### WHAT IS EXPECTED
Stop after the line containing "return (*linear, 1.0)": print each line exactly from the first line of the listing up to that point.

### GIVEN MATERIAL
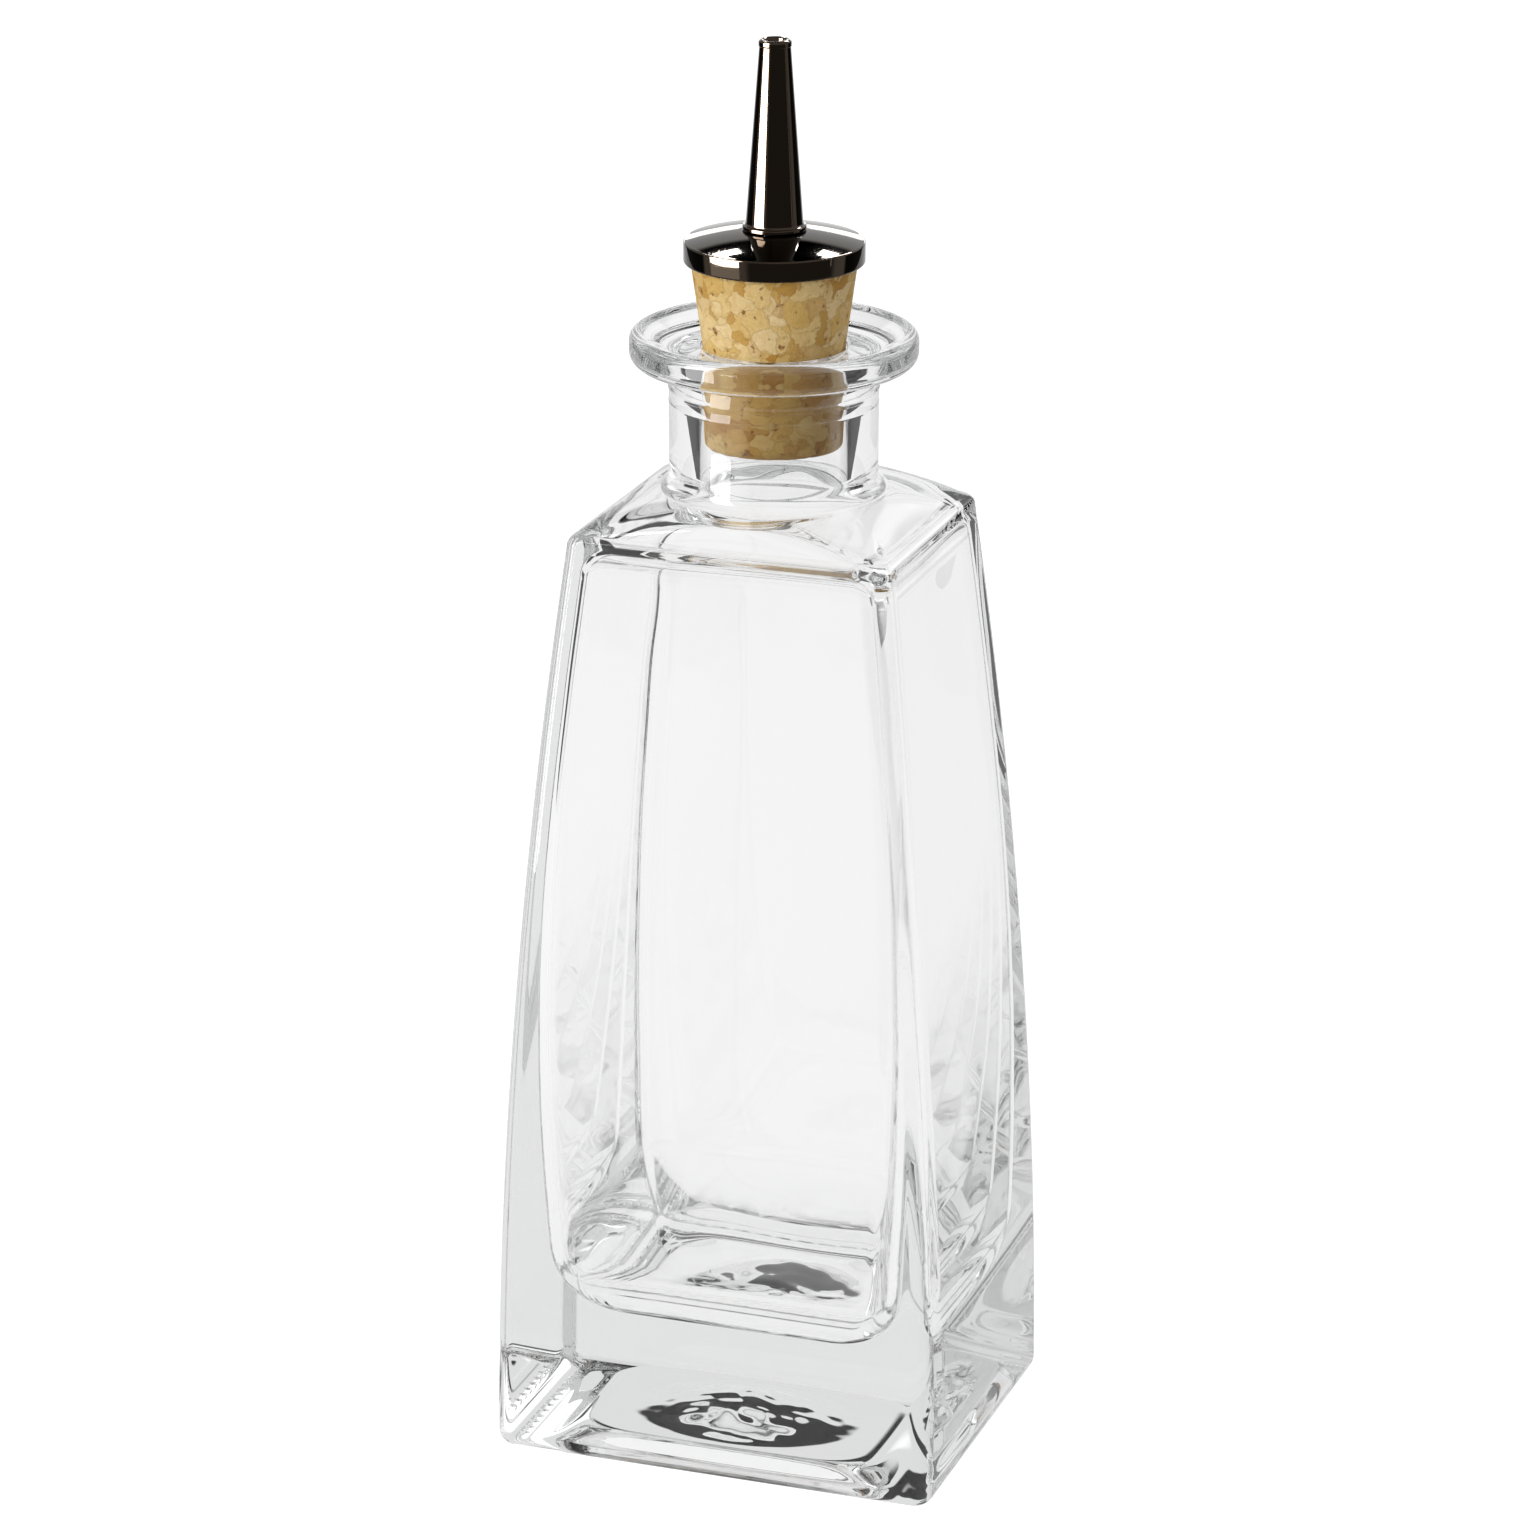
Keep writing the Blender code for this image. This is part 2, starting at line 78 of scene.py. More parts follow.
SHOULDER_EDGE = 1.8 * MM
SHOULDER_EDGE_END = 75
SHOULDER_RISE = 4.3 * MM
ROOF_SWELL_SHARE = 0.5
NECK_WIDTH = 30.2 * MM
NECK_LENGTH = 18.1 * MM
NECK_FOOT = 1.8 * MM
RING_HEIGHT = 1.2 * MM
RING_REACH = 0.14 * MM
RING_DROP = 3.3 * MM
HAIRLINE_DROP = 5.4 * MM
HAIRLINE_HEIGHT = 0.5 * MM
HAIRLINE_REACH = 0.06 * MM

LIP_WIDTH = 41.6 * MM
LIP_THICKNESS = 4.8 * MM
LIP_TOP_ROUND = 1.4 * MM
LIP_TOP_END = 110
LIP_LOWER_ROUND = 2.0 * MM
LIP_ROOT = 1.4 * MM
RECESS_WIDTH = 33.1 * MM
RECESS_DEPTH = 1.9 * MM
MOUTH_EDGE = 0.5 * MM
BORE_WIDTH = 21.2 * MM

# Hollow: the walls thicken towards the foot
WALL = 2.2 * MM
FOOT_WALL_GAIN = 8.2 * MM
FOOT_WALL_HEIGHT = 100.0 * MM
FLOOR_HEIGHT = 20.4 * MM
FLOOR_CROWN = 0.6 * MM
FLOOR_CORNER = 10.5 * MM
FLOOR_CORNER_START = -5
HOLLOW_LOW_CORNER = 6.5 * MM
HOLLOW_HIGH_CORNER = 2.8 * MM
HOLLOW_ROOF_WALL = 3.0 * MM
HOLLOW_ROOF_RISE = 3.4 * MM
HOLLOW_EDGE = 5.0 * MM
HOLLOW_EDGE_END = 70
FLARE = 5.0 * MM

# Slow ripples that blowing leaves in the hollow, stronger at the foot and under the shoulder.
# The places are where in the noise each of the three axes reads its ripple.
RIPPLE_LENGTH = 11.0 * MM
RIPPLE_PLACES = ((0.31, 0.77, 0.12), (5.58, 2.43, 7.66), (9.19, 6.84, 3.05))
RIPPLE = 0.04 * MM
FOOT_RIPPLE = 0.10 * MM
FOOT_RIPPLE_SHARE = 0.5
SHOULDER_RIPPLE = 0.12 * MM
SHOULDER_RIPPLE_SHARE = 0.15

SHOULDER_HEIGHT = SIDE_HEIGHT + SHOULDER_RISE
LIP_UNDERSIDE = SHOULDER_HEIGHT + NECK_LENGTH
LIP_TOP = LIP_UNDERSIDE + LIP_THICKNESS
MOUTH = LIP_TOP - RECESS_DEPTH

# Mesh counts: columns along a side and round a corner, levels up each stretch, steps in a round
FLAT_COLUMNS = 20
CORNER_COLUMNS = 14
PUNT_LEVELS = 28
STEP_LEVELS = 25
SIDE_LEVELS = 44
ROOF_LEVELS = 20
FLOOR_LEVELS = 8
BEAD_STEPS = 6
RING_STEPS = 8
MOUTH_STEPS = 6
EDGE_STEPS = 10
LIP_TOP_STEPS = 12
HOLLOW_EDGE_STEPS = 12
FLARE_STEPS = 14
HEEL_STEPS = 16
FLOOR_STEPS = 22


def srgb(code):
    """Linear colour of an sRGB hex value such as 8A5C2E."""
    linear = []
    for i in (0, 2, 4):
        value = int(code[i:i + 2], 16) / 255
        linear.append(value / 12.92 if value <= 0.04045 else ((value + 0.055) / 1.055) ** 2.4)
    return (*linear, 1.0)


def add_node(tree, kind, links=None, **settings):
    """Add a shader node. Settings are its properties or input values, links feed its inputs."""
    node = tree.nodes.new("ShaderNode" + kind)
    for name, value in settings.items():
        if hasattr(node, name):
            setattr(node, name, value)
        else:
            node.inputs[name.replace("_", " ")].default_value = value
    for name, socket in (links or {}).items():
        tree.links.new(socket, node.inputs[name])
    return node


def new_material(name):
    """An empty node material, and its tree."""
    material = bpy.data.materials.new(name)
    material.use_nodes = True
    material.node_tree.nodes.clear()
    return material, material.node_tree


def arc(centre_reach, centre_height, radius, start, end, steps):
    """A round stretch of an outline, between two angles in degrees counted from straight out."""
    turns = [math.radians(start + (end - start) * i / steps) for i in range(steps + 1)]
    return [
        (centre_reach + radius * math.cos(a), centre_height + radius * math.sin(a)) for a in turns
    ]


def eased(steps):
    """Shares from just above 0 up to 1, close together at both ends."""
    return [(1 - math.cos(math.pi * i / steps)) / 2 for i in range(1, steps + 1)]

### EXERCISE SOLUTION
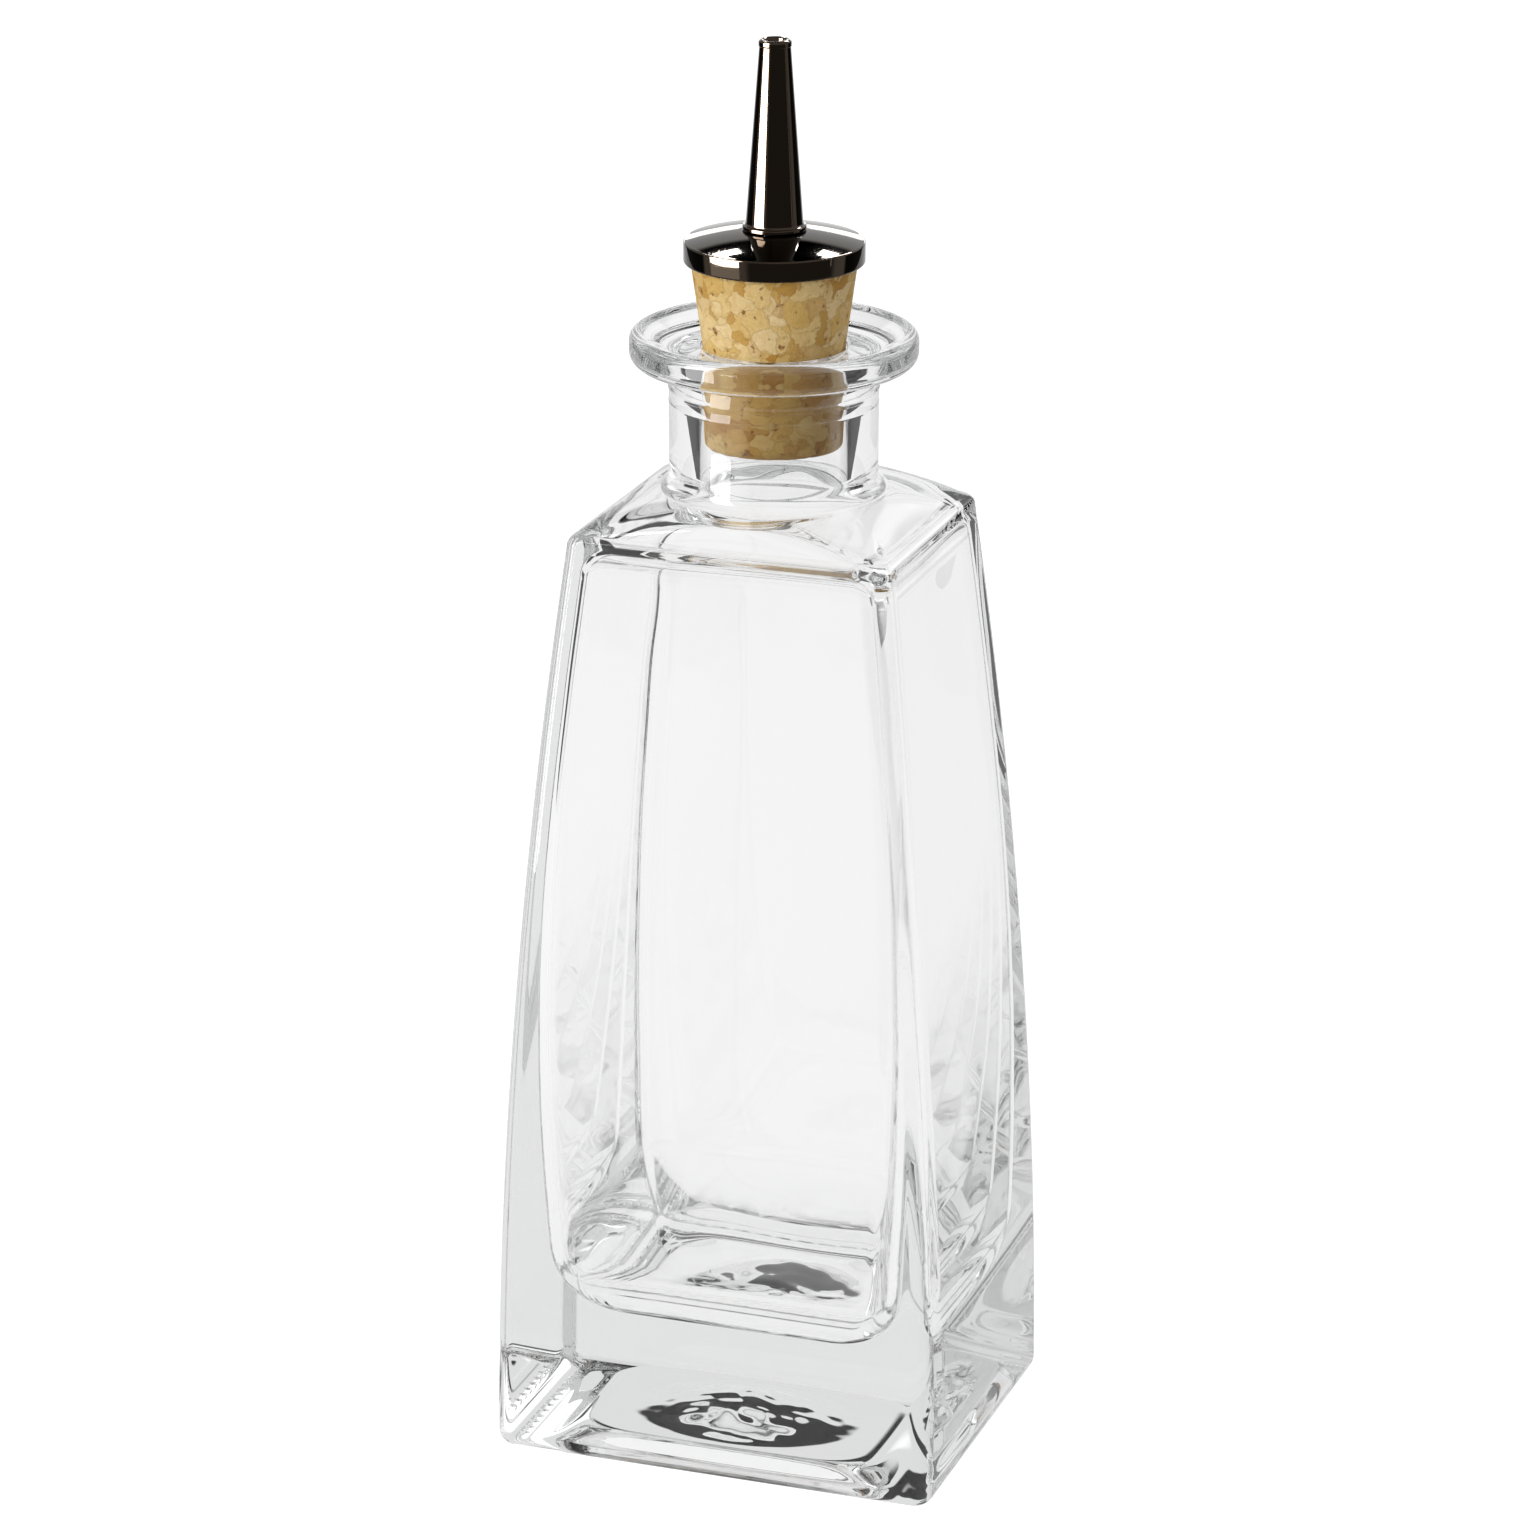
Keep writing the Blender code for this image. This is part 2, starting at line 78 of scene.py. More parts follow.
SHOULDER_EDGE = 1.8 * MM
SHOULDER_EDGE_END = 75
SHOULDER_RISE = 4.3 * MM
ROOF_SWELL_SHARE = 0.5
NECK_WIDTH = 30.2 * MM
NECK_LENGTH = 18.1 * MM
NECK_FOOT = 1.8 * MM
RING_HEIGHT = 1.2 * MM
RING_REACH = 0.14 * MM
RING_DROP = 3.3 * MM
HAIRLINE_DROP = 5.4 * MM
HAIRLINE_HEIGHT = 0.5 * MM
HAIRLINE_REACH = 0.06 * MM

LIP_WIDTH = 41.6 * MM
LIP_THICKNESS = 4.8 * MM
LIP_TOP_ROUND = 1.4 * MM
LIP_TOP_END = 110
LIP_LOWER_ROUND = 2.0 * MM
LIP_ROOT = 1.4 * MM
RECESS_WIDTH = 33.1 * MM
RECESS_DEPTH = 1.9 * MM
MOUTH_EDGE = 0.5 * MM
BORE_WIDTH = 21.2 * MM

# Hollow: the walls thicken towards the foot
WALL = 2.2 * MM
FOOT_WALL_GAIN = 8.2 * MM
FOOT_WALL_HEIGHT = 100.0 * MM
FLOOR_HEIGHT = 20.4 * MM
FLOOR_CROWN = 0.6 * MM
FLOOR_CORNER = 10.5 * MM
FLOOR_CORNER_START = -5
HOLLOW_LOW_CORNER = 6.5 * MM
HOLLOW_HIGH_CORNER = 2.8 * MM
HOLLOW_ROOF_WALL = 3.0 * MM
HOLLOW_ROOF_RISE = 3.4 * MM
HOLLOW_EDGE = 5.0 * MM
HOLLOW_EDGE_END = 70
FLARE = 5.0 * MM

# Slow ripples that blowing leaves in the hollow, stronger at the foot and under the shoulder.
# The places are where in the noise each of the three axes reads its ripple.
RIPPLE_LENGTH = 11.0 * MM
RIPPLE_PLACES = ((0.31, 0.77, 0.12), (5.58, 2.43, 7.66), (9.19, 6.84, 3.05))
RIPPLE = 0.04 * MM
FOOT_RIPPLE = 0.10 * MM
FOOT_RIPPLE_SHARE = 0.5
SHOULDER_RIPPLE = 0.12 * MM
SHOULDER_RIPPLE_SHARE = 0.15

SHOULDER_HEIGHT = SIDE_HEIGHT + SHOULDER_RISE
LIP_UNDERSIDE = SHOULDER_HEIGHT + NECK_LENGTH
LIP_TOP = LIP_UNDERSIDE + LIP_THICKNESS
MOUTH = LIP_TOP - RECESS_DEPTH

# Mesh counts: columns along a side and round a corner, levels up each stretch, steps in a round
FLAT_COLUMNS = 20
CORNER_COLUMNS = 14
PUNT_LEVELS = 28
STEP_LEVELS = 25
SIDE_LEVELS = 44
ROOF_LEVELS = 20
FLOOR_LEVELS = 8
BEAD_STEPS = 6
RING_STEPS = 8
MOUTH_STEPS = 6
EDGE_STEPS = 10
LIP_TOP_STEPS = 12
HOLLOW_EDGE_STEPS = 12
FLARE_STEPS = 14
HEEL_STEPS = 16
FLOOR_STEPS = 22


def srgb(code):
    """Linear colour of an sRGB hex value such as 8A5C2E."""
    linear = []
    for i in (0, 2, 4):
        value = int(code[i:i + 2], 16) / 255
        linear.append(value / 12.92 if value <= 0.04045 else ((value + 0.055) / 1.055) ** 2.4)
    return (*linear, 1.0)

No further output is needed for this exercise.